No one knows for sure what Utley is going to mean to the Phillies offense over the long haul. He feels good now, and the previously lethargic lineup, with three home runs and 14 hits in a 10-3 victory over the Reds, looked great in his first game back.

Baseball, however, is about the long haul, not one-night stands and standing ovations.

We have to wait and see how Utley and the offense perform beyond the rout of the Reds, but we can say with reasonable certainty that Hamels is going to continue to be outstanding for the remainder of the season.

Thanks to his long track record of success, the Phillies- have every reason to believe they are going to win whenever Hamels steps on the mound, mostly because the youngest ace believes it.
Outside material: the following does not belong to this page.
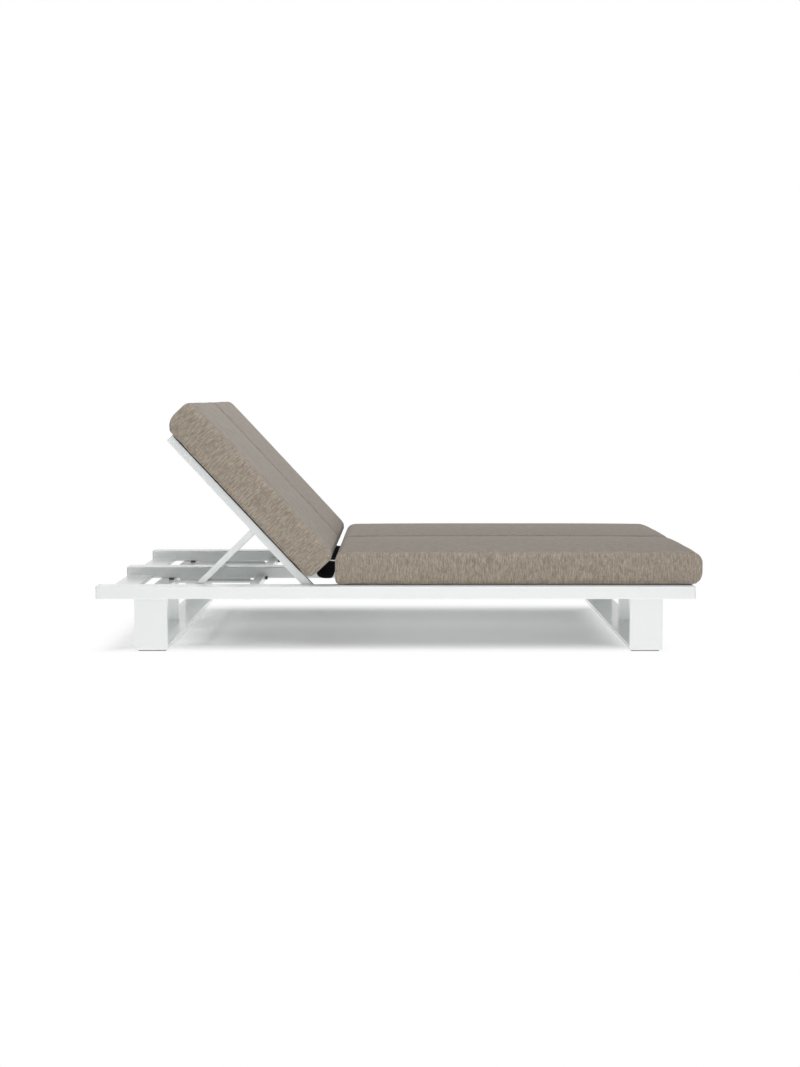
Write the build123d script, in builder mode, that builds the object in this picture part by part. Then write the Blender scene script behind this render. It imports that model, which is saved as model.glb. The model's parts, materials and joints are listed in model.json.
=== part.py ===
from build123d import *

import os
from math import cos, hypot, pi, radians, sin, sqrt

# Double chaise lounger: two reclining places side by side on one low tube frame. Each place has
# a backrest that is hinged between two rails and held up by a bail whose bar stands in a pair of
# toothed racks. Millimetres, +Z up, head end towards -X. A person who lies on it has the right
# place on the -Y side. The origin is on the floor, below the centre of the whole.

# Rails and bays
rail_length = 2000.0
rail_width = 80.0
rail_height = 42.0
rail_top = 220.0
rail_wall = 2.5
rail_corner = 4.0
bay_width = 580.0
cap_thickness = 5.0
cap_plug_length = 18.0
cap_round = 2.5

# Leg frames at the head and the foot
head_leg_inset = 128.0
foot_leg_inset = 108.0
leg_width = 109.0
leg_thickness = 25.0
leg_wall = 2.5
leg_recess = 5.0
leg_round = 9.0
floor_bar_height = 15.0
post_width = 58.0
post_depth = 40.0
glide_height = 5.0
glide_end_inset = 7.5
glide_width = 18.0

# Crossbars, rack carriers and slats of the base frame
head_slat_inset = 8.0
head_slat_width = 88.0
head_slat_height = 14.0
under_drop = 11.0
front_bar_from_head = 483.0
front_bar_width = 32.0
bar_wall = 2.5
carrier_width = 40.0
carrier_height = 8.0
seat_slat_count = 8
seat_slat_width = 90.0
seat_slat_height = 14.0
seat_slat_start = 92.0
seat_slat_end_gap = 6.0
slat_round = 2.0

# Toothed racks
rack_thickness = 5.0
rack_from_head = 202.5
rack_length = 260.5
rack_strip = 8.0
tooth_count = 4
tooth_pitch = 76.7
tooth_start = 16.5
tooth_height = 18.5
tooth_back = 15.0
tooth_tip = 3.0
tooth_hollow_back = 8.3
tooth_hollow_up = 8.3
tooth_lean = 2.5
tooth_foot = 6.0
rest_tooth = 1

# Backrest frames
hinge_from_head = 712.0
back_angle = 47.1
back_length = 692.0
tube_width = 30.0
tube_depth = 28.0
tube_wall = 2.0
tube_round = 3.0
tube_gap = 5.0
tube_plug = 25.0
bottom_rail_at = 60.0
cross_tube_width = 30.0
back_slat_count = 5
back_slat_width = 70.0
back_slat_height = 8.0

# Hinge pins and their bushes
hinge_pin_radius = 5.0
hinge_collar_radius = 8.0
hinge_collar_length = 5.0
hinge_head_radius = 9.0
pin_head_length = 4.0
bush_wall = 1.9
bush_flange_radius = 11.0

# Bails that hold the backrests up
prop_pivot_along = 273.0
prop_pivot_drop = 5.0
prop_arm_width = 20.0
prop_arm_thickness = 8.0
prop_pin_radius = 4.0
prop_collar_radius = 6.0
prop_head_radius = 7.0
prop_bar_radius = 8.0
prop_bar_wall = 2.0

# Rubber stops
pad_inset = 35.0
pad_length = 18.0
pad_width = 16.0
pad_height = 7.0
button_radius = 6.0
button_length = 8.0
button_inset = 8.0
button_drop = 12.0

# Cushions, their black base cloths and the flaps that join them
cushion_overhang = 33.0
cushion_side_inset = 51.0
cushion_half_gap = 0.75
cushion_bulge = 5.0
cushion_waist = 4.0
cushion_rise = 3.0
cushion_crown = 9.0
cushion_end_crown = 2.0
cushion_low_corner = 12.0
cushion_high_corner = 18.0
cushion_plan_corner = 25.0
cushion_end_stations = (0.0, 0.06, 0.2, 0.5, 1.0)
seat_cushion_start = 85.5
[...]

At the start of May last season, there was still some question whether Hamels would ever live up to the potential he showed in flashes early in his career. Like the Phillies offense now, no one knew for sure if Hamels would ever duplicate that magical 2008 postseason run when he collected all that shiny hardware.

His ERA at the end of last May was 5.28, and he seemed to be bitten by one bad inning every start. Coming off a mediocre 2009 regular season and a miserable 2009 postseason, he was a big question mark.
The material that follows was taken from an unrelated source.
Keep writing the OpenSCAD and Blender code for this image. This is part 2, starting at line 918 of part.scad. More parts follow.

More than a year later, he almost never has a bad start, and his confidence and maturity match that of the more veteran aces on the staff. Over the last calendar year, Hamels has been the most frequent victim of little run support from the Phillies' inconsistent offense, but he has not let that affect his performance.

He has pitched at least seven innings in 25 of his last 38 starts and at least six innings in 30 of his last 38. He has allowed three runs or fewer in 32 of his last 38 starts, and that doesn't count his two playoff appearances last season when he blanked the Reds to close out the divisional series in Cincinnati and pitched well enough in San Francisco to win a game in which the Phillies did not score.

Since surrendering six runs in his 2011 debut against the New York Mets, Hamels is 6-1 with a 2.35 ERA.

"I think that's who we are," Hamels said. "We have that confidence that we know we can go out and pitch seven to nine innings and give up zero runs to maybe one or two - every once in a while, three. I think we just have that confidence we can shut an opposing team down no matter what we do as an offense."

Even though Hamels' line Monday night against the Reds - six innings, five hits, and three runs - will not go down as one of his best, it was another impressive outing.

Before the game could move to the bottom of the first, when Jimmy Rollins' single would be followed by a long standing ovation for Utley, Hamels set the tone for the evening by sitting down the Reds' powerful lineup in order.

Hamels hung a pitch that Jay Bruce hit for a three-run home run in the fourth inning, but the Phillies had put the game away in the bottom of the third with a seven-run inning. Still, a more mature Hamels was bothered by the fact that he allowed anything.

"I was just trying to throw strikes down and away, and they got some base hits right off the bat," Hamels said. "I thought I had Bruce set up for that [change-up], but I hung it really bad. You have to be able to bear down in that situation."

Charlie Manuel summed up Hamels' performance in matter-of-fact fashion, reading his line before offering a brief evaluation.

"He had good stuff," Manuel said. "I've seen his command better. Overall I thought he did pretty good though."

Overall, Hamels is almost always better than pretty good.